Taxonomy is like a pattern that holds metadata — e.g., region, channel, department, dates. Having your data in a consistent pattern has obvious benefits.
But to understand — think, decode — your data via its taxonomy, a data dictionary defines and contextualizes the elements of the pattern. The data dictionary will tell you how to use and read your taxonomy.
Examples of Data Dictionaries
Developers consult a data dictionary when developing programs from data models. The goal is to understand where data fits in the DB structure, values it contains, and meaning in a real-world application.
For example, a fin-tech company could create a model of the data objects involved in online banking. They provide a data dictionary for their team of programmers explaining what each data item means, such as “opening balance” and “name of account holder.”
Here are some more examples of data dictionaries from the USDA.
Creating Your Data Dictionary
For data managed in text files, spreadsheets, or csv format, you’ll manually prepare the data dictionary. A spreadsheet is the best format to support machine readability. However, you can prepare your data dictionary as a pdf or doc format by embedding a data dictionary table in your document.
Central to your decision on document type and format is the ability for your teammates to use it. Choose the one they’re most comfortable working with.
Before creating your data dictionary, make sure to understand the elements involved.
Stage 1: Understanding key elements of a data dictionary
The components of data dictionaries vary but usually include the following elements:
- A list of names and definitions of database objects
- List of tables or entities
- List of columns, fields, and attributes
- Properties of data elements such as optionality, data type, indexes, and size
- Business rules for data quality or schema validation
- System-level and entity relationships diagrams
- Quality indicator codes
- Reference data
However, a data dictionary is more like a point of reference, because it’s not deployable or actionable. An evolved approach is to build a data taxonomy as a way to group and organize data. For data to work, it needs a framework to follow. A marketing taxonomy is that framework.
Marketing organizations create taxonomies to give marketers a structure to describe assets such as strategy, content, and landing pages. Building an effective marketing taxonomy requires organizational-wide collaboration. You must also consider your analytics, legacy data, and report implications.
After a clear understanding of data dictionary elements, the path towards a unified, org-wide data taxonomy will include the next following stages.
Stage 2: Planning Business Concepts in Data Dictionaries
Map it out!
Organize key stakeholders in each line of business (such as content, business intelligence, and analytics teams). Grassroots adoption is the first step to implementing a unified taxonomy.

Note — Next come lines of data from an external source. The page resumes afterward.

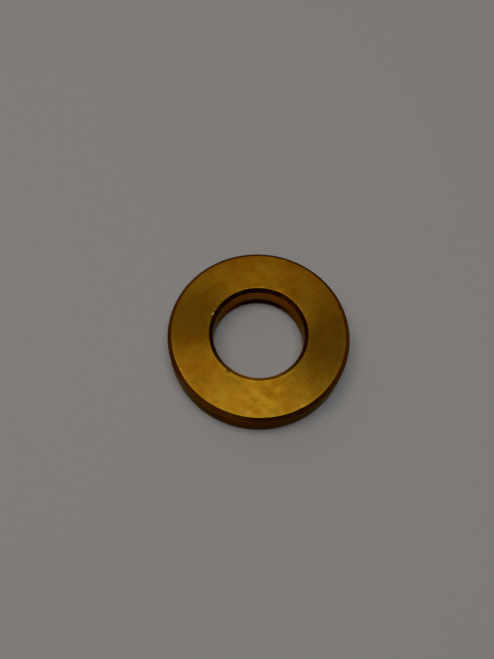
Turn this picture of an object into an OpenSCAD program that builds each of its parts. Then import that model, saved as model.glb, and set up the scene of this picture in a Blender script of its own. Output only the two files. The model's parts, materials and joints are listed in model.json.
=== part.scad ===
// Flat washer, turned from solid brass bar. It is one piece: a thick flat ring with a
// plain round bore and a 45-degree chamfer on every corner.
// +Z runs along the bore, and the origin is the bore's centre in the bottom face.

/* [Ring] */
// Outside diameter
outside_d = 25.4; // [20:0.1:32]
// Bore diameter, between the chamfers
bore_d = 12.8; // [8:0.1:16]
// Thickness, from face to face
thickness = 4.4; // [2.5:0.01:8]

/* [Corners] */
// Chamfer on the two outer corners, as wide as it is high
rim_chamfer = 0.6; // [0.1:0.05:1]
// Chamfer at the two ends of the bore, as wide as it is high
bore_chamfer = 0.55; // [0.1:0.05:1]

/* [Hidden] */

// Facets around the ring in a preview
ring_facets = 180;

outside_r = outside_d / 2;
bore_r = bore_d / 2;

// The ring cut through on one side: X is the distance from the bore's axis, Y the height
module cross_section() {
    bottom_face = [[bore_r + bore_chamfer, 0], [outside_r - rim_chamfer, 0]];
    rim = [[outside_r, rim_chamfer], [outside_r, thickness - rim_chamfer]];
    top_face = [[outside_r - rim_chamfer, thickness], [bore_r + bore_chamfer, thickness]];
    bore = [[bore_r, thickness - bore_chamfer], [bore_r, bore_chamfer]];
    polygon(concat(bottom_face, rim, top_face, bore));
}

module washer() {
    color("darkgoldenrod")
        rotate_extrude($fn = ring_facets)
            cross_section();
}

washer();
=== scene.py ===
import json
import math
import random
from collections import namedtuple

import bpy
from mathutils import Matrix, Vector, noise


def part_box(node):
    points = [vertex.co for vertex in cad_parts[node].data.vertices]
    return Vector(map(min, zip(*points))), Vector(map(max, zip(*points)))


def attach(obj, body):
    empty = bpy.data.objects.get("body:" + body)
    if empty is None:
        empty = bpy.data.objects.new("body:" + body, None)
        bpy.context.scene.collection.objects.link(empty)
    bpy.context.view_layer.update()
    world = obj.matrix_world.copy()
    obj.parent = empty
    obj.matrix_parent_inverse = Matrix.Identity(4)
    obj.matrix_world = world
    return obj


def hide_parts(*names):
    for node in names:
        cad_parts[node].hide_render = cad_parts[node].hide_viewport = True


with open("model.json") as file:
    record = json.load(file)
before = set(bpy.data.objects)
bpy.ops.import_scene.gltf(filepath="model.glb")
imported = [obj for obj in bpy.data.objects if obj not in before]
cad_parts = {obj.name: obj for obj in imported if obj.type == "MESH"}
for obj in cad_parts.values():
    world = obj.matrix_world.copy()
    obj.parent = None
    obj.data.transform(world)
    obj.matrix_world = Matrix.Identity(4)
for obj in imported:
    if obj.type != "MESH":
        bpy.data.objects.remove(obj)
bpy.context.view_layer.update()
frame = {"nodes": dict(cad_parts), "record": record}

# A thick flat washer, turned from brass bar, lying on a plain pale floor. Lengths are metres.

MM = 0.001

# ---- The washer's dimensions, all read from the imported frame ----

low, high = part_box("washer")
outside_r = high.x
thickness = high.z - low.z
corners = [vertex.co for vertex in frame["nodes"]["washer"].data.vertices]
top_radii = [corner.xy.length for corner in corners if corner.z > high.z - 0.01 * MM]
face_inner_r = min(top_radii)
face_outer_r = max(top_radii)
mounts = {mount["name"]: mount for mount in frame["record"]["mounts"]}
bore_r = mounts["bore"]["dims"]["r_mm"] * MM
rim_chamfer = outside_r - face_outer_r
bore_chamfer = face_inner_r - bore_r

# ---- How finely the ring is made ----

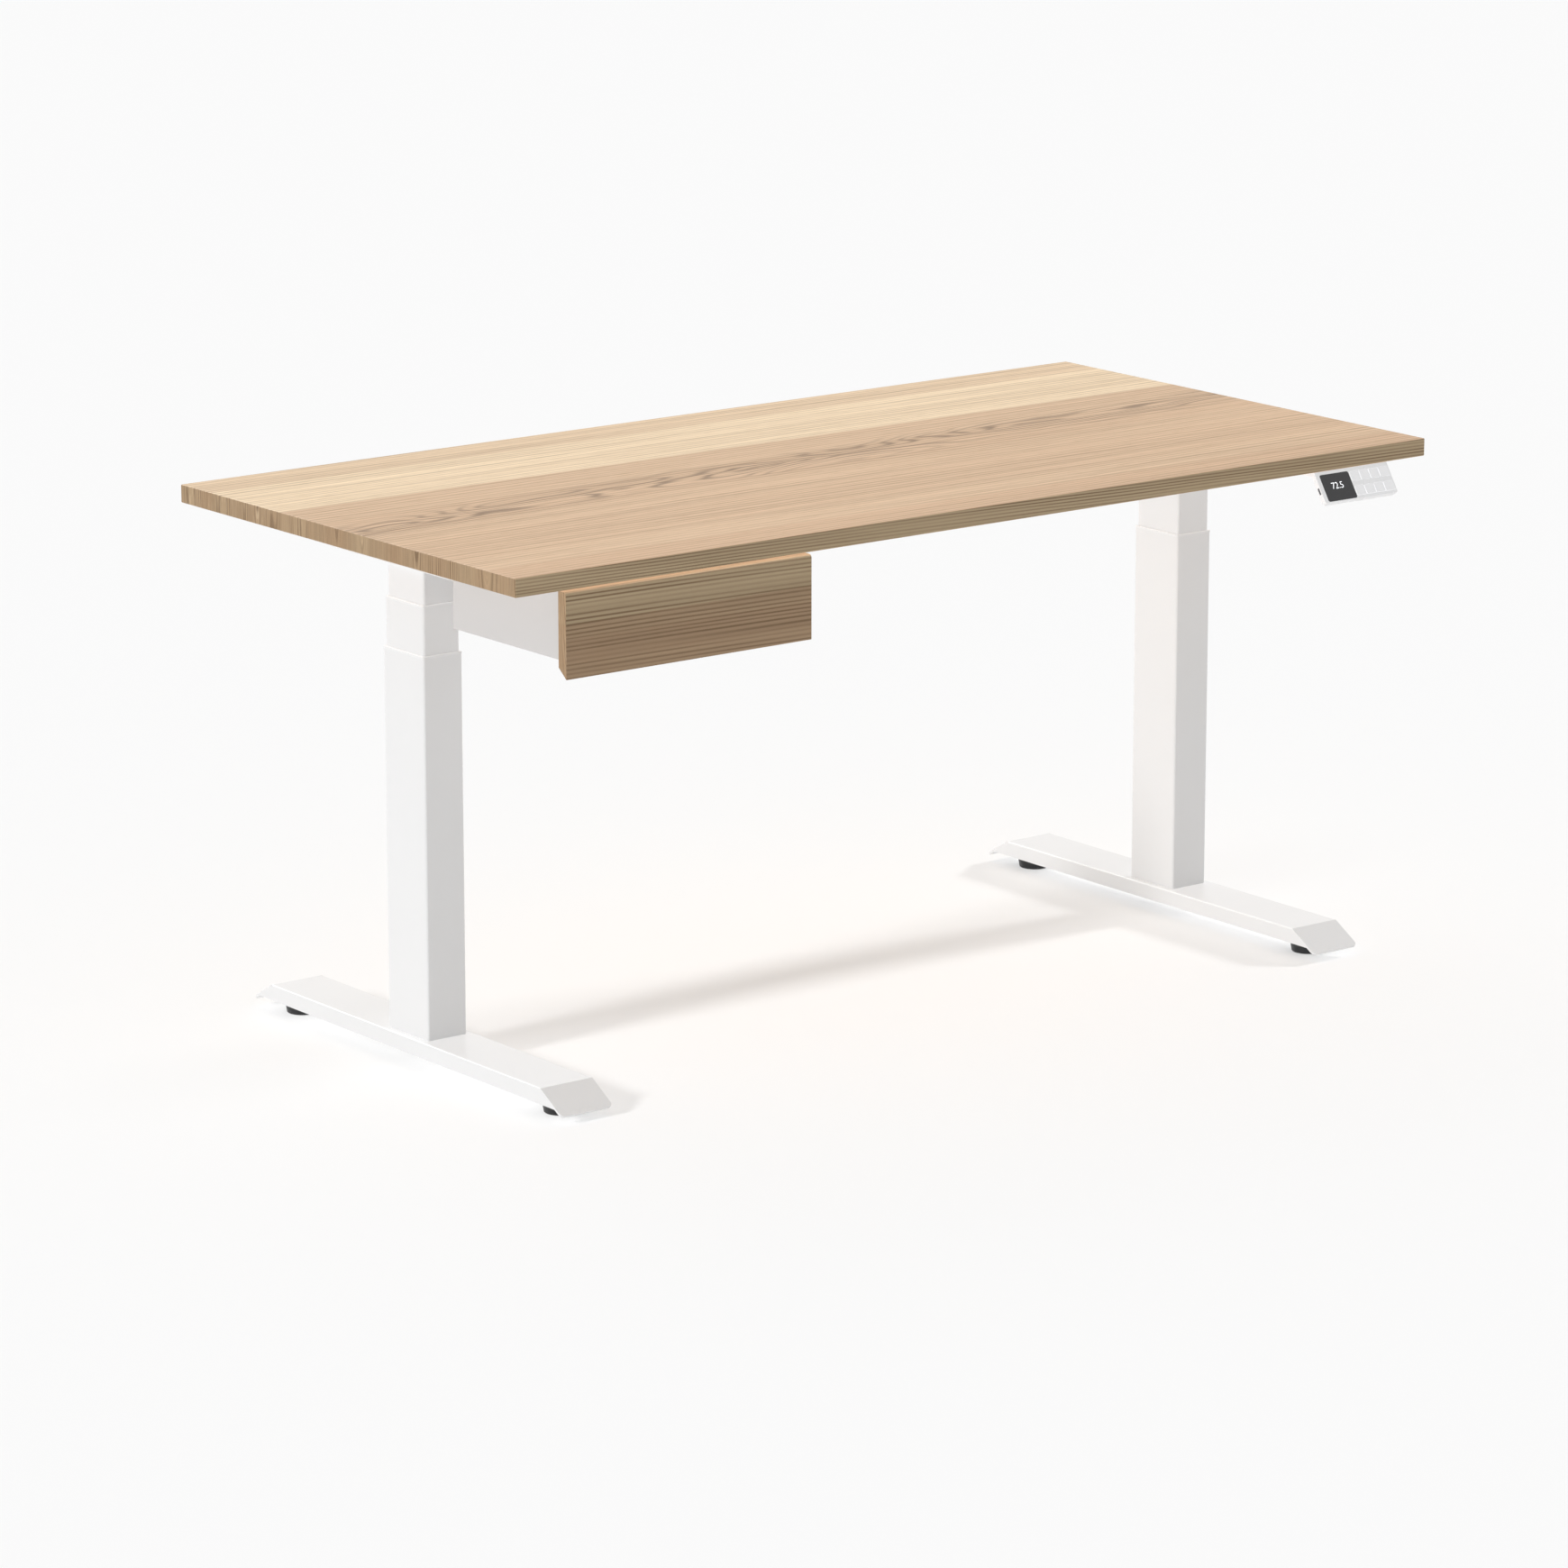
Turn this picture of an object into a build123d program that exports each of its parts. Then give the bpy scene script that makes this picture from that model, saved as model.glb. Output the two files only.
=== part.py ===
from build123d import *

import math
import os

# Height adjustable standing desk: two three-stage lifting columns under a timber top, with a
# drawer under the left half and a tilted handset at the front right.
#
# Millimetres. +X runs to the right along the width, -Y is the front, +Z is up. The floor is z = 0,
# and the origin lies under the middle of the desk's outline. All pieces are drawn about the middle
# of the desktop and then moved back by SHIFT_Y, half of what the handset stands out at the front.
# The desk is drawn at its rest height. From there the desktop goes 90 mm down and 560 mm up, and the
# middle stages go half as far.

# ---- how far a cutter runs past what it cuts
PAST = 1.0

# ---- desktop
TOP_W = 1500.0
TOP_D = 750.0
TOP_T = 24.0
TOP_Z = 712.0
TOP_EDGE = 1.5
UNDER = TOP_Z - TOP_T
FRONT = -TOP_D / 2

# ---- feet
COLUMN_X = 630.0
FOOT_W = 80.0
FOOT_TOP = 40.0
FOOT_FLAT = 610.0
FOOT_L = 700.0
FOOT_WALL = 3.0
FOOT_SIDE_Z = 19.0
FOOT_TIP_Z = 13.5
FOOT_TIP_R = 7.0
FOOT_EDGE_R = 2.0
FOOT_PLATE_X = 70.0
FOOT_PLATE_Y = 170.0
FOOT_PLATE_T = 6.0
FOOT_BOLT_X = 18.0
FOOT_BOLT_Y = 30.0
BOLT_R = 4.0
BOLT_HOLE_R = 4.05
BOLT_HEAD_R = 7.5
BOLT_HEAD_H = 5.3

# ---- levelling glides
GLIDE_Y = 292.0
GLIDE_R_FLOOR = 21.0
GLIDE_R_TOP = 24.0
GLIDE_PAD_H = 17.0
GLIDE_HUB_R = 8.0
GLIDE_HUB_Z = 21.7
GLIDE_BOSS_Z = 22.0
GLIDE_BOSS_R = 9.0
STUD_R = 5.0
STUD_TOP_Z = 36.7
STUD_BORE_R = 5.05
GLIDE_EDGE_R = 1.5
GLIDE_RIM = 1.0

# ---- column tubes: (width along X, depth along Y), wall and corner radius
OUTER_SIZE = (60.0, 90.0)
MIDDLE_SIZE = (55.0, 85.0)
INNER_SIZE = (50.0, 80.0)
TUBE_WALL = 1.5
TUBE_R = 3.0
OUTER_TOP = 541.0
MIDDLE_BOTTOM = 104.0
MIDDLE_TOP = 606.0
INNER_BOTTOM = 165.0
INNER_TOP = 682.0
COLLAR_H = 3.0
COLLAR_SKIRT = 40.0
COLLAR_GAP = 0.3
COLLAR_PROUD = 0.3
COLLAR_BEVEL = 0.6

# ---- lifting screws inside the columns
BASE_PLATE_T = 8.0
PILLAR_R = 12.0
PILLAR_BORE_R = 10.0
LOWER_NUT_Z = 375.0
LOWER_NUT_TOP = 400.0
HOLLOW_R = 9.0
HOLLOW_BORE_R = 6.5
HOLLOW_BOTTOM = 98.0
DRIVE_R = 6.0
DRIVE_BOTTOM = 142.0
DRIVE_TOP = 675.0
RUNNING_GAP = 0.05
CARRIER_PLATE_T = 6.0
CARRIER_HOLE_R = 12.5
CARRIER_BORE_R = 13.0
CARRIER_R = 15.0
CARRIER_TOP = 482.0
THRUST_RING_Z = 455.0
THRUST_RING_TOP = 475.0
UPPER_NUT_TOP = 506.0
SCREW_FLANGE_GAP = 0.1
SCREW_FLANGE_H = 3.0
SCREW_FLANGE_W = 2.0
SCREW_TIP = 1.0

# ---- gear units and motors at the column heads
GEARBOX_Z = 641.0
GEARBOX_TOP = 681.0
GEARBOX_GAP = 0.2
GEARBOX_R = 2.0
WHEEL_R = 19.0
WHEEL_TEETH = 30
WHEEL_TOOTH_H = 1.8
WHEEL_Z = 646.0
WHEEL_TOP = 664.0
WHEEL_ROOM_R = 19.8
WHEEL_ROOM_TOP = 668.0
NECK_Y = 28.0
NECK_Z = 657.0
NECK_BITE = 2.0
NECK_TOP = 679.0
WINDOW_Y = 30.0
WINDOW_Z = 656.5
MOTOR_R = 25.0
MOTOR_Z = 654.0
MOTOR_FLANGE_X = 34.0
MOTOR_FLANGE_T = 8.0
MOTOR_L = 112.0
MOTOR_STEP = 0.8
MOTOR_CAP_R = 21.0
MOTOR_CAP_T = 6.0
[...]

Set a realistic timeline for building your marketing taxonomy and look for ways to be efficient such as aligning with an existing data management team.
Stage 3: Evaluating Metadata in Data Dictionaries
Identify and understand your metadata.
This is essential to the taxonomy process because it labels information for proper organization and identification. Schedule discovery sessions to get a feel for the data you’ll capture in your taxonomy and how you’ll need to account for and define core business fields.
Stage 4: Defining Data Dictionary
Click the banner below to begin creating your taxonomy and its data dictionary. Once developed, you’ll review the data dictionary with your organization’s stakeholders and implement it across the company.
A standardized approach to metadata and tracking codes is critical to data maturity and ensures you have a clearly defined taxonomy that employees can follow.
Stage 5: Activate your data dictionary through The Data Standards Cloud
Inconsistent, siloed data is a primary reason why projects fail.
Activating your data dictionary through The Data Standards Cloud raises the quality of data that your teams receive. Better quality data means less human error and time spent cleaning and translating data.
A lack of data standards or universal data taxonomy means teams churn bad data. Bad data translates into poor team collaboration, failed marketing campaigns, and hard costs to your bottom line.
Claravine helps you define, connect, and govern an enterprise data taxonomy that eliminates redundant information, ensures data syncs across systems, and enables more accurate analytics to improve marketing campaigns.
Even non-tech users who don’t understand coding can leverage templates to quickly draft, review, and edit data thanks to a built-in framework of data democratization. It enables everyone within your organization to understand enterprise data regardless of job function or technical capabilities.
Data Dictionary FAQs
What are the differences between a data dictionary and a business glossary?
Data dictionaries describe technical terms such as data fields, data attributes, and other data types. The information should be properly structured, organized, and easily understood.
Meanwhile, a business glossary defines terminology across the entire organization to keep employees on the same page while retaining consistent information.
Does standardizing the data dictionary take away flexibility for unique local factors?
While a data dictionary defines standards for multiple types of data fields, local markets can create custom fields based on unique local situations.
Standardizing data allows for flexibility and ensures interoperability between systems without affecting custom local setup.
Does a data dictionary support other languages?
The Data Standards Cloud is in English at the data description level, but it’s extensible to other languages. First, use the data dictionary as the universal data language across your organization.
Then, you can layer multi-language display labels to support local usage while maintaining interoperability and serving a diverse customer base.
What is the difference between Data Dictionary vs. Data Catalog?
A data dictionary focuses on defining and describing individual data elements, their attributes, and relationships within a specific database or system. It’s typically more technical and granular.
A data catalog, on the other hand, is a broader inventory of all data assets across an organization. It includes metadata, data lineage, and often incorporates business context and usage information. It offers a user-friendly interface for non-technical users to search and retrieve data sets.
What is the difference between a database and a data dictionary?
A database is a structured collection of data, organized for efficient storage, retrieval, and management. It contains the actual data used by applications and systems.
A data dictionary, however, is a centralized repository of information about the data in a database. It describes the structure, format, and attributes of the data elements, but doesn’t contain the data itself.
What is a data dictionary vs metadata?
A data dictionary is a specific tool that provides detailed information about data elements within a system or database. It typically includes technical specifications and definitions.
Metadata is a broader concept referring to “data about data.” It includes information about the structure, context, and meaning of data. A data dictionary is actually a form of metadata, but metadata can also include other information like data lineage, usage statistics, and data quality metrics.